#### [TASK DESCRIPTION]
Repeat exactly, and only, the lines from the one that contains "parts = [make_block(doc)]" through the one that contains "points = [vertex.co", both ends included.

##### GIVEN DATA

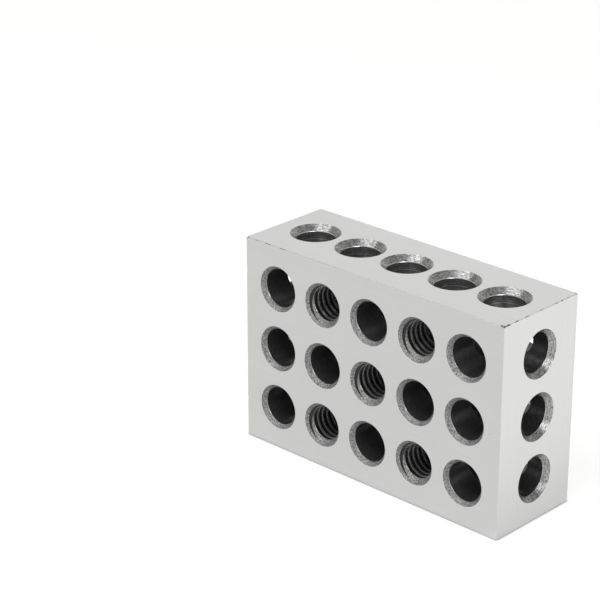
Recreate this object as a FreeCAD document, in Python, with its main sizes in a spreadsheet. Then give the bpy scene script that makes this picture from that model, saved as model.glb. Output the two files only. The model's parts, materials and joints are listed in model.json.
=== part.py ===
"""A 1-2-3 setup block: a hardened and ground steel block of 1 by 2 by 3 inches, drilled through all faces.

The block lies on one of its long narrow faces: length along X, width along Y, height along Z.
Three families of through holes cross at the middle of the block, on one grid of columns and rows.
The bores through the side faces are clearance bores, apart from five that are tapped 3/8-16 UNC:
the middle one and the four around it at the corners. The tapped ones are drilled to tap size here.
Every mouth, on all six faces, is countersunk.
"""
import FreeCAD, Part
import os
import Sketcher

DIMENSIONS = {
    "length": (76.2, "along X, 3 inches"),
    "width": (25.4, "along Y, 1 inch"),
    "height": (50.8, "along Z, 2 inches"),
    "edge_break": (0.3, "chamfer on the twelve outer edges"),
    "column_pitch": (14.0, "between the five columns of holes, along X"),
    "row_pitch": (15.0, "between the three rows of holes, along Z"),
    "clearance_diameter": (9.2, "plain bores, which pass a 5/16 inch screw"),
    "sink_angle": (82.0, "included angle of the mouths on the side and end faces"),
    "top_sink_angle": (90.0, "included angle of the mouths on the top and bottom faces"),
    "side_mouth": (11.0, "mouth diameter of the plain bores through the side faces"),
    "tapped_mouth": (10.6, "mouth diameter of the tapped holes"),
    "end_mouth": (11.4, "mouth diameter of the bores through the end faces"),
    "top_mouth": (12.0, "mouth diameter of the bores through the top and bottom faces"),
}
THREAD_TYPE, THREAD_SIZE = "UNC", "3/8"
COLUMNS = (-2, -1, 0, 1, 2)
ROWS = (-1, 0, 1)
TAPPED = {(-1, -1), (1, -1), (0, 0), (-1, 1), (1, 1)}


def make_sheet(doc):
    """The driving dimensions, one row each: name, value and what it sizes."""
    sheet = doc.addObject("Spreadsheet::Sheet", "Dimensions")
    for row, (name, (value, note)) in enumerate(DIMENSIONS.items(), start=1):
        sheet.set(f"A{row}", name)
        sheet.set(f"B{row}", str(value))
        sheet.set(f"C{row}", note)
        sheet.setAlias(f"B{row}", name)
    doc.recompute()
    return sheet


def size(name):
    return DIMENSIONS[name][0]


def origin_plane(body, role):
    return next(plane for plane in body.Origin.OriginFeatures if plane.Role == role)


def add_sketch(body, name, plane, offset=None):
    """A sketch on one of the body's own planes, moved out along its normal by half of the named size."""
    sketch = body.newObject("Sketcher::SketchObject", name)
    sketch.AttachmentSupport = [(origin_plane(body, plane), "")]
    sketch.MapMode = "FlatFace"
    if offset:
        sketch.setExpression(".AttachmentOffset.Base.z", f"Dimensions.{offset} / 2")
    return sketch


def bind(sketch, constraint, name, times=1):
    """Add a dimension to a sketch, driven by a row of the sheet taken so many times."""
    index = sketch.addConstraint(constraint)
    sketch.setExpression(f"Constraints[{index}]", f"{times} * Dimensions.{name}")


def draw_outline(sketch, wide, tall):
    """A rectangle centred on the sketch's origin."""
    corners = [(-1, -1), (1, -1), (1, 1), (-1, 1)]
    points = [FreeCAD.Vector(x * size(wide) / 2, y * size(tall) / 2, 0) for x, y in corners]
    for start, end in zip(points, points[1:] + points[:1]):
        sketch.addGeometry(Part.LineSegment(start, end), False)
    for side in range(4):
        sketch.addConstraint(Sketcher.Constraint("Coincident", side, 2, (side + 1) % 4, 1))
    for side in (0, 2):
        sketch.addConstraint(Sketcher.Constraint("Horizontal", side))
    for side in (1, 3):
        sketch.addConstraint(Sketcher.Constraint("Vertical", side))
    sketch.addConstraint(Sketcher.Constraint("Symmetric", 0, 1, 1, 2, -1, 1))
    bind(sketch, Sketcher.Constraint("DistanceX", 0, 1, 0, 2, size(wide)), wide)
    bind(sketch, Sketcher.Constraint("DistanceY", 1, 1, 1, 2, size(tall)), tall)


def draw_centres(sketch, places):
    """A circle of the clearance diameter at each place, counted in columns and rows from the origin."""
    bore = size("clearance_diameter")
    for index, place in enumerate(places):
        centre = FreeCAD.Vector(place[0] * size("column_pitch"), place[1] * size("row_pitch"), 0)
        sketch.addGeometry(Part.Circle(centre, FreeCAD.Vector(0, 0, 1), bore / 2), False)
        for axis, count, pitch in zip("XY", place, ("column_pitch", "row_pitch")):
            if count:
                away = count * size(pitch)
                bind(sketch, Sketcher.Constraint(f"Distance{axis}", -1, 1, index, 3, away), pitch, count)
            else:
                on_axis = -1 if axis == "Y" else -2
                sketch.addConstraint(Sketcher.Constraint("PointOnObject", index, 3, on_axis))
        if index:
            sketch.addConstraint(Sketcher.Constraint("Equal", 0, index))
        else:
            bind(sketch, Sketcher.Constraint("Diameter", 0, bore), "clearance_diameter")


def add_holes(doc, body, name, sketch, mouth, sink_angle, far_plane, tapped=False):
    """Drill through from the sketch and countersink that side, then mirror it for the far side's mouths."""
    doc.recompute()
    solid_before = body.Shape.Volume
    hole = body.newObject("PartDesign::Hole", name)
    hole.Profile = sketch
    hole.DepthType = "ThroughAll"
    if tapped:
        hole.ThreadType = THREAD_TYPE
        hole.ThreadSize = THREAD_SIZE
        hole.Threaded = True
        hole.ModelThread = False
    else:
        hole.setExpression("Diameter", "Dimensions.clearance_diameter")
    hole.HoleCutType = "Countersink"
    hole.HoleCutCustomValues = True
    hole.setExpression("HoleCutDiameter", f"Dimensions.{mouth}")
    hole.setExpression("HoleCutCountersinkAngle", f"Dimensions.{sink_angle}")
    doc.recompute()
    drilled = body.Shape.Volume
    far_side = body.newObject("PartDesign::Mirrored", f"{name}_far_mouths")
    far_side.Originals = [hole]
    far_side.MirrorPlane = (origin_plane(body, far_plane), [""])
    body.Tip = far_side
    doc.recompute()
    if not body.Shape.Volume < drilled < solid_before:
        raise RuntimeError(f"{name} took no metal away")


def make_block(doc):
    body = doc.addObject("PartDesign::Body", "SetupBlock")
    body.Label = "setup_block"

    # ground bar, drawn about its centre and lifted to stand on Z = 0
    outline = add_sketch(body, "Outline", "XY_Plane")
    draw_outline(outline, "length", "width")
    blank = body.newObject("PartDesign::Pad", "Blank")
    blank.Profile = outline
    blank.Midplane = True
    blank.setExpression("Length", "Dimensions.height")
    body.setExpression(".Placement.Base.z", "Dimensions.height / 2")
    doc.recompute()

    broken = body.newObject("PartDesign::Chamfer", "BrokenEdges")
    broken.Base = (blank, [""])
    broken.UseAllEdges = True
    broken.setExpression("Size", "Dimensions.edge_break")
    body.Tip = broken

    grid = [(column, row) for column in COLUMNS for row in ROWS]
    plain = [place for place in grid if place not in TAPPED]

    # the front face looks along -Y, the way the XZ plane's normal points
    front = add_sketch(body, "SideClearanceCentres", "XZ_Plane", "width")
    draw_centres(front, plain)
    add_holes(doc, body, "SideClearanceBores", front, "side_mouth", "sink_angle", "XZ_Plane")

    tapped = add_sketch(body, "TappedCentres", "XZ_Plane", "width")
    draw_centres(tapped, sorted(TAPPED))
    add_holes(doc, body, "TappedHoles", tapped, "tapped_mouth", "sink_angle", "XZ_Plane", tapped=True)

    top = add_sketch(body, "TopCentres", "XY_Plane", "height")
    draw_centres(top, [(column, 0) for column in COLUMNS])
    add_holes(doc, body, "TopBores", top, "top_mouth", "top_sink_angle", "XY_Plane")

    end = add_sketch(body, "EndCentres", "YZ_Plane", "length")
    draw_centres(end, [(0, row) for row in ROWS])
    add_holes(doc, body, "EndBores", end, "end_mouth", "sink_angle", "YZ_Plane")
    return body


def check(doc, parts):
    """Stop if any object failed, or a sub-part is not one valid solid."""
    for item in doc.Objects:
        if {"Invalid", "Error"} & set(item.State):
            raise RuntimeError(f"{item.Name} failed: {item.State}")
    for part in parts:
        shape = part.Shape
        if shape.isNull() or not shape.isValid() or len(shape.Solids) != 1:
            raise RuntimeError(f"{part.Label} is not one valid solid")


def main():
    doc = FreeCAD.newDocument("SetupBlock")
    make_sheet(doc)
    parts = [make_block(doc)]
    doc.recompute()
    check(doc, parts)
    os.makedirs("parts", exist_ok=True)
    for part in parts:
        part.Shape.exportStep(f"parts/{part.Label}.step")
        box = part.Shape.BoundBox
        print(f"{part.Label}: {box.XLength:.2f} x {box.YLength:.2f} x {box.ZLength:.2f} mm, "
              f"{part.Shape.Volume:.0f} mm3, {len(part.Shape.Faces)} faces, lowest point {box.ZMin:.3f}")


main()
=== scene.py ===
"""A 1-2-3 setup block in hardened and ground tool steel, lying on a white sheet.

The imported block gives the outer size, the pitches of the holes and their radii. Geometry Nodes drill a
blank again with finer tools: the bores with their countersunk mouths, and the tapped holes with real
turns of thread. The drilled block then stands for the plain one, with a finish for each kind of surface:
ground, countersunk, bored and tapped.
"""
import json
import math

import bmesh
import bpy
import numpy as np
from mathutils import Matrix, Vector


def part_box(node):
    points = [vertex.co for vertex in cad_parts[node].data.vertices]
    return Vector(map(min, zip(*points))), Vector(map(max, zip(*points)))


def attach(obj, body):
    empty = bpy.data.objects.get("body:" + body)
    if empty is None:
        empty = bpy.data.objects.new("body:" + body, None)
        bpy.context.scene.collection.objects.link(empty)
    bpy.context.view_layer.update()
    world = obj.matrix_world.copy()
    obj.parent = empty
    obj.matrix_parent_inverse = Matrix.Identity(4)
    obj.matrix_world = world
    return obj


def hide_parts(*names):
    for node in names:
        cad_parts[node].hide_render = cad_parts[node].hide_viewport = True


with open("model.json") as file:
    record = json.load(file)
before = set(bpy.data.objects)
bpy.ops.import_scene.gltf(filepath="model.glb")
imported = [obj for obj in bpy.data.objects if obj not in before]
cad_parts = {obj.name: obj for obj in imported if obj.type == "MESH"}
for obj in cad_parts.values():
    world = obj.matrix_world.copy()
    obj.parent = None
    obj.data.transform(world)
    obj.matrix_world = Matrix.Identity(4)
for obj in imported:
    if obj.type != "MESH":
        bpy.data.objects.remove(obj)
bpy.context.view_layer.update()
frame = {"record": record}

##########

#### [SOLVED EXERCISE]
    parts = [make_block(doc)]
    doc.recompute()
    check(doc, parts)
    os.makedirs("parts", exist_ok=True)
    for part in parts:
        part.Shape.exportStep(f"parts/{part.Label}.step")
        box = part.Shape.BoundBox
        print(f"{part.Label}: {box.XLength:.2f} x {box.YLength:.2f} x {box.ZLength:.2f} mm, "
              f"{part.Shape.Volume:.0f} mm3, {len(part.Shape.Faces)} faces, lowest point {box.ZMin:.3f}")


main()
=== scene.py ===
"""A 1-2-3 setup block in hardened and ground tool steel, lying on a white sheet.

The imported block gives the outer size, the pitches of the holes and their radii. Geometry Nodes drill a
blank again with finer tools: the bores with their countersunk mouths, and the tapped holes with real
turns of thread. The drilled block then stands for the plain one, with a finish for each kind of surface:
ground, countersunk, bored and tapped.
"""
import json
import math

import bmesh
import bpy
import numpy as np
from mathutils import Matrix, Vector


def part_box(node):
    points = [vertex.co for vertex in cad_parts[node].data.vertices]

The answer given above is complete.